Letters from 16-year-old Hannah were among the items seized from DiMaggio's San Diego property, as were handcuff boxes, used condoms and incendiary devices, according to the warrants.
Authorities did not detail what the letters -- or another handwritten note -- said.
The documents released provided a glimpse into the nearly weeklong search for the 16-year-old Anderson and the slaying of her mother and brother, who were found dead Aug. 4 at DiMaggio's burning property.
Authorities allege DiMaggio -- so close a friend to the Anderson family that the children called him Uncle Jim --"tortured and killed" Hannah's mother and brother before kidnapping the teen, eventually taking her to a remote stretch of Idaho back country.
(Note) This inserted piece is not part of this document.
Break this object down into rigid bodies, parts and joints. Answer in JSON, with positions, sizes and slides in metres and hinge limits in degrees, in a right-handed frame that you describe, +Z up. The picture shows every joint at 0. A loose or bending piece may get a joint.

Other warrants showed an unknown person picked Hannah up from cheerleading practice the afternoon of Aug. 4. Phone records showed that prior to her phone and DiMaggio's phones being shut off, the pair called each other about 13 times, but authorities did not specify over what time period those calls took place.
In seclusion, DiMaggio's family is now trying to come to terms with allegations that the 40-year-old of kidnapping Hannah, but also the brutal murders of her mother, Christina Anderson, and 8-year-old brother, Ethan.
Spanswick said that while DiMaggio's family isn't trying to excuse what happened, it's important to them to try to find some sort of explanation to achieve a sense of closure.